Le second Empire vu par un « grand malade » bien portant
Sous-titrés « Histoire naturelle et sociale d'une famille sous le second Empire » et rédigés de 1869 à 1893, les vingt volumes des Rougon-Macquart illustrent la décomposition d'une société malade, à laquelle la guerre de 1870 donnera le coup de grâce. Très symboliquement, Nana, fille de Gervaise et prostituée mondaine, est emportée par la variole le premier jour du conflit.
Dans cette immense fresque où la classe ouvrière s'abrutit par l'alcool pendant que les spéculateurs en Bourse perdent la raison et que les politiciens se noient dans leurs intrigues, le destin prend les traits grimaçants du crime de sang, de la phtisie et de l'apoplexie.

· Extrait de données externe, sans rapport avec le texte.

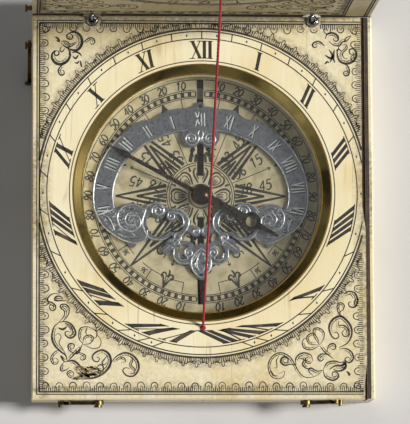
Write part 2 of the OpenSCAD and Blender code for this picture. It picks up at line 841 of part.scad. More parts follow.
base_tablet();
base_strip_left();
base_strip_right();
compass_bezel();
compass_glass();
compass_card();
needle_pivot();
disc_rivet();
base_hinge_eyes();
front_hook_pins();
stay_pin();
thread_foot();
gnomon_thread();
lid_tablet();
lid_strip_right();
lid_hinge_eyes();
lid_catch_studs();
stay_stud();
thread_head();
moon_rivet();
moon_disc();
compass_needle();
needle_cap();
hour_plate();
plate_guide_pin();
plate_drive_pin();
calendar_disc();
front_hook_left();
front_hook_right();
stay_hook();
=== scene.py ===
# %% [markdown]
# # Dressing a diptych sundial in Blender
# The packed CAD model already has every solid piece of this pocket sundial in its place: two ivory
# tablets on ring eyes, a compass under glass, a tin-alloy hour plate that slides along the noon line,
# and a red thread whose shadow tells the time. This script keeps those pieces as they are and adds
# what a maker adds after the sawing and turning: engraved lines filled with black, a printed card,
# chased pewter, twisted thread, polish and wear. All lengths below are in millimetres unless a name
# says otherwise, and they become metres only where a mesh is made.

# %% Load the packed model
import math
import random

import bpy
import numpy as np
from mathutils import Euler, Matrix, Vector


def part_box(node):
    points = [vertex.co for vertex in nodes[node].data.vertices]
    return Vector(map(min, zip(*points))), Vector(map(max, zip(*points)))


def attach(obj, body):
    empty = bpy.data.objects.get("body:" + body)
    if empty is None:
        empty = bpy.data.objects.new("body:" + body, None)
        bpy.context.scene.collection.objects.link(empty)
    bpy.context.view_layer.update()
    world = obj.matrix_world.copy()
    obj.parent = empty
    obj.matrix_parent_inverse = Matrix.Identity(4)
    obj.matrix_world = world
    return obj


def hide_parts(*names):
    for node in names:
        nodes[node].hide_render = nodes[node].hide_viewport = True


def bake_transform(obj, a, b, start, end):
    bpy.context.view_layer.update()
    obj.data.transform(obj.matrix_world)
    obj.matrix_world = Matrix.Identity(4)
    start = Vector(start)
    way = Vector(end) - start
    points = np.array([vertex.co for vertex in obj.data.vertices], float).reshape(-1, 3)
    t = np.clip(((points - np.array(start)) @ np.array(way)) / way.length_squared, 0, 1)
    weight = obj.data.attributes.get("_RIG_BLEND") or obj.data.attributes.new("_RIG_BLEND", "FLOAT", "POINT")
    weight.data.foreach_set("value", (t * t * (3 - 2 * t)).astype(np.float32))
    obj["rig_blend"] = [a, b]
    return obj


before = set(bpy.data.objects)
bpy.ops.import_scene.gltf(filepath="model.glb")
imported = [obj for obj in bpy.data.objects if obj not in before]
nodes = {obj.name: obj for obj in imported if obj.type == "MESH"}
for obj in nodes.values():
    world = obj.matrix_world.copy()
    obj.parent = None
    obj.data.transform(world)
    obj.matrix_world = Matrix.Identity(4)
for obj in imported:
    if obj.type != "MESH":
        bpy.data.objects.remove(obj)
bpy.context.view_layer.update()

MM = 0.001


def node_box(name):
    """Lowest and highest corner of a CAD node in millimetres."""
    low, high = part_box(name)
    return np.array(low) / MM, np.array(high) / MM


# %% [markdown]
# ## The camera
# The photograph looks almost straight down on the open dial, from a little in front and to the left,
# through a long lens. The place and turn below were fitted to the four corners of the lower tablet,
# the dial's centre, the thread's foot and the lid's right edge.

# %% Set the camera
CAMERA_PLACE = (-36.47, -80.68, 650.0)
CAMERA_TURN = (0.1236, -0.0569, -0.0043)
LENS = 284.8

camera = bpy.data.objects.new("camera", bpy.data.cameras.new("camera"))
bpy.context.scene.collection.objects.link(camera)
camera.location = Vector(CAMERA_PLACE) * MM
camera.rotation_euler = Euler(CAMERA_TURN)
camera.data.lens = LENS
camera.data.clip_start, camera.data.clip_end = 0.01, 20.0
bpy.context.scene.camera = camera
print("camera looks along", [round(v, 3) for v in camera.rotation_euler.to_matrix() @ Vector((0, 0, -1))])

# %% [markdown]
# ## Colours and shader nodes
# Colours are written as the hex values a paint program shows. Blender's sockets want linear light, so
# one function converts them. A second small function adds a shader node with its settings and links,
# which keeps each material readable as a short list of steps. A third gives the object's own
# coordinates divided by a real size, so that one unit of a pattern is one cell of that many
# millimetres.

# %% Colour and node helpers
RGBA = {"data_type": "RGBA"}  # makes a Mix node blend colours


def linear(hex_colour):
    """An sRGB hex colour such as '#ecdeb2' as linear red, green, blue and an alpha of one."""
    parts = [int(hex_colour[i:i + 2], 16) / 255 for i in (1, 3, 5)]
    return [p / 12.92 if p <= 0.04045 else ((p + 0.055) / 1.055) ** 2.4 for p in parts] + [1.0]


def add(material, kind, settings=None, inputs=None):
    """Adds a shader node. Inputs are values, or output sockets of other nodes to link from."""
    node = material.node_tree.nodes.new("ShaderNode" + kind)
    for name, value in (settings or {}).items():
        setattr(node, name, value)
    for name, value in (inputs or {}).items():
        if isinstance(value, bpy.types.NodeSocket):
            material.node_tree.links.new(value, node.inputs[name])
        else:
            node.inputs[name].default_value = value
    return node


def pattern_space(material, *cell):
    """The object's coordinates counted in cells of the given millimetre size along X, Y and Z."""
    size = cell if len(cell) == 3 else cell * 3
    place = add(material, "TexCoord").outputs["Object"]
    return add(material, "Mapping", None, {"Vector": place, "Scale": [1 / (c * MM) for c in size]}).outputs[0]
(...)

L'hérédité et la dégénérescence tiennent la barre de ce navire en perdition, et ce n'est que vers la fin de sa vie que Zola laisse l'espoir illuminer son uvre, au moment où les progrès médicaux annoncent l'aube d'un monde meilleur.

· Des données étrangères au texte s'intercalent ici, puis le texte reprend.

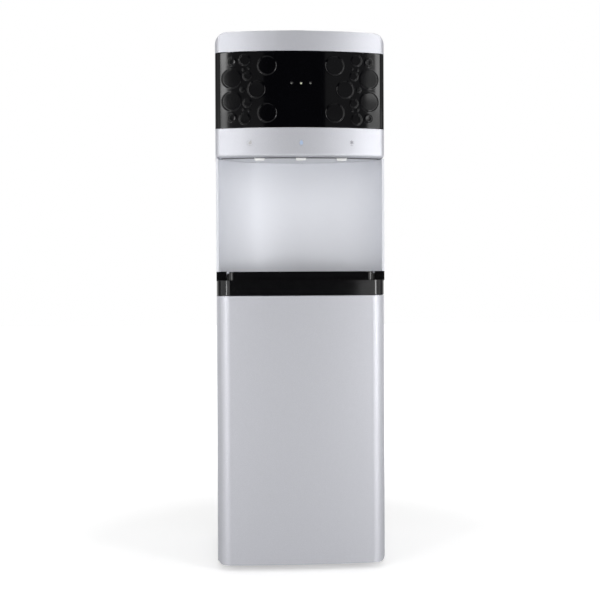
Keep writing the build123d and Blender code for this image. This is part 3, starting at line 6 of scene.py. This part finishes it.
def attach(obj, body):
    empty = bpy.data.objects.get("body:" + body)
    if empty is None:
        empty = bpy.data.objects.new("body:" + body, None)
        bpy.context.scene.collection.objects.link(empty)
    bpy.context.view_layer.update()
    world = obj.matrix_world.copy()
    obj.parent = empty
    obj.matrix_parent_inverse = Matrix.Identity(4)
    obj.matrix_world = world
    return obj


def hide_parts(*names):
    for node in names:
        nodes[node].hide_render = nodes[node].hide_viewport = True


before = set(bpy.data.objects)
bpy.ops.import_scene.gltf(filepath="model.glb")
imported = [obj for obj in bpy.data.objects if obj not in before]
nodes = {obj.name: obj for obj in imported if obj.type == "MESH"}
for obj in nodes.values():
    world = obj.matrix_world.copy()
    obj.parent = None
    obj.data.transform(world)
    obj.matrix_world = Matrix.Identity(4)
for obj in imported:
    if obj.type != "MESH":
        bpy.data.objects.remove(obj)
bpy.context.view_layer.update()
scene = bpy.context.scene

MM = 0.001

# Plan outline of the head, in metres: the front's bow, its middle on the Y axis, the corners, half the width
BOW_RADIUS = 0.43937
BOW_MIDDLE = -0.160 + BOW_RADIUS
CORNER = 0.014
HALF_WIDTH = 0.153


# Shader helpers

def new_material(name):
    mat = bpy.data.materials.new(name)
    mat.use_nodes = True
    tree = mat.node_tree
    tree.nodes.clear()
    out = tree.nodes.new("ShaderNodeOutputMaterial")
    bsdf = tree.nodes.new("ShaderNodeBsdfPrincipled")
    tree.links.new(bsdf.outputs["BSDF"], out.inputs["Surface"])
    return mat, tree, bsdf


def coords(tree, scale=(1.0, 1.0, 1.0)):
    tex = tree.nodes.new("ShaderNodeTexCoord")
    mapping = tree.nodes.new("ShaderNodeMapping")
    mapping.inputs["Scale"].default_value = scale
    tree.links.new(tex.outputs["Object"], mapping.inputs["Vector"])
    return mapping.outputs["Vector"]


def noise(tree, vector, scale, detail=2.0, rough=0.5):
    node = tree.nodes.new("ShaderNodeTexNoise")
    node.inputs["Scale"].default_value = scale
    node.inputs["Detail"].default_value = detail
    node.inputs["Roughness"].default_value = rough
    tree.links.new(vector, node.inputs["Vector"])
    return node.outputs["Fac"]


def ramp(tree, fac, stops):
    node = tree.nodes.new("ShaderNodeValToRGB")
    elements = node.color_ramp.elements
    while len(elements) > 1:
        elements.remove(elements[-1])
    elements[0].position, elements[0].color = stops[0][0], (*stops[0][1], 1.0)
    for position, colour in stops[1:]:
        element = elements.new(position)
        element.color = (*colour, 1.0)
    tree.links.new(fac, node.inputs["Fac"])
    return node.outputs["Color"]


def remap(tree, value, start, end, low=0.0, high=1.0):
    node = tree.nodes.new("ShaderNodeMapRange")
    node.inputs["From Min"].default_value = start
    node.inputs["From Max"].default_value = end
    node.inputs["To Min"].default_value = low
    node.inputs["To Max"].default_value = high
    tree.links.new(value, node.inputs["Value"])
    return node.outputs["Result"]


def spread(tree, fac, low, high):
    return remap(tree, fac, 0.25, 0.75, low, high)


def along(tree, vector, axis):
    node = tree.nodes.new("ShaderNodeSeparateXYZ")
    tree.links.new(vector, node.inputs["Vector"])
    return node.outputs[axis]


def length(tree, vector):
    node = tree.nodes.new("ShaderNodeVectorMath")
    node.operation = "LENGTH"
    tree.links.new(vector, node.inputs[0])
    return node.outputs["Value"]


def combine(tree, operation, *values):
    node = tree.nodes.new("ShaderNodeMath")
    node.operation = operation
    for socket, value in zip(node.inputs, values):
        tree.links.new(value, socket)
    return node.outputs["Value"]


def backdrop_share(tree, behind):
    """1 for camera rays, and for mirror and glass rays as far as they reach what stands behind the object."""
    path = tree.nodes.new("ShaderNodeLightPath")
    bent = combine(tree, "MAXIMUM", path.outputs["Is Glossy Ray"], path.outputs["Is Transmission Ray"])
    bent = combine(tree, "MULTIPLY", bent, behind)
    return combine(tree, "MAXIMUM", path.outputs["Is Camera Ray"], bent)


def shader_of(mat):
    return next(n for n in mat.node_tree.nodes if n.type == "BSDF_PRINCIPLED")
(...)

Obèse, myope, s'exprimant avec difficulté et mal à l'aise en public, Zola combat par la plume ses propres inhibitions, souvent extériorisées par ses personnages. Tandis que des jeunes filles éthérées frémissent de leurs premières émotions, des gamines lubriques s'offrent, sur des tas de charbon, à tous les hommes qui passent. Les détracteurs de Zola y voient l'expression de ses fantasmes morbides et sexuels, et le traitent d'obscène et de pervers.
Sujet d'une étude sur la névropathie
Persuadé, à 40 ans, qu'il mourra bientôt d'une maladie de cur, il ne cesse de se tâter et de s'écouter, suscitant la moquerie de ses amis. Il s'invente les maladies les plus abominables et suit des cures pour tenter d'en guérir. Il participe en tant que « sujet » à une étude menée par un psychiatre, le Dr Toulouse, sur les « rapports entre la supériorité intellectuelle et la névropathie », qui constitue, aujourd'hui, une source précieuse sur sa psychologie.
Zola meurt à 62 ans, dans la nuit du 28 au 29 septembre 1902, asphyxié avec son épouse Alexandrine par sa cheminée défectueuse : il fut très probablement victime d'un acte de malveillance, bien qu'aucune enquête n'ait jamais pu déterminer de manière irréfutable s'il s'agissait d'un meurtre ou d'un accident*.
* Dans « Zola assassiné », qui paraît chez Flammarion, Jean Bedel développe la thèse du meurtre à partir des aveux qu'aurait fait le fumiste Henri Buronfosse au pharmacien Pierre Hacquin, lequel n'avait pas voulu que cela fût révélé avant sa mort (en 1970). Buronfosse aurait bouché intentionnellement la cheminée dans un complot commandité par des antidreyfusards. Dans le « Guide Emile Zola » (Ellipses), Alain Pages et Owen Morgan reconstituent l'existence de Buronfosse et s'interrogent sur les raisons de son acte.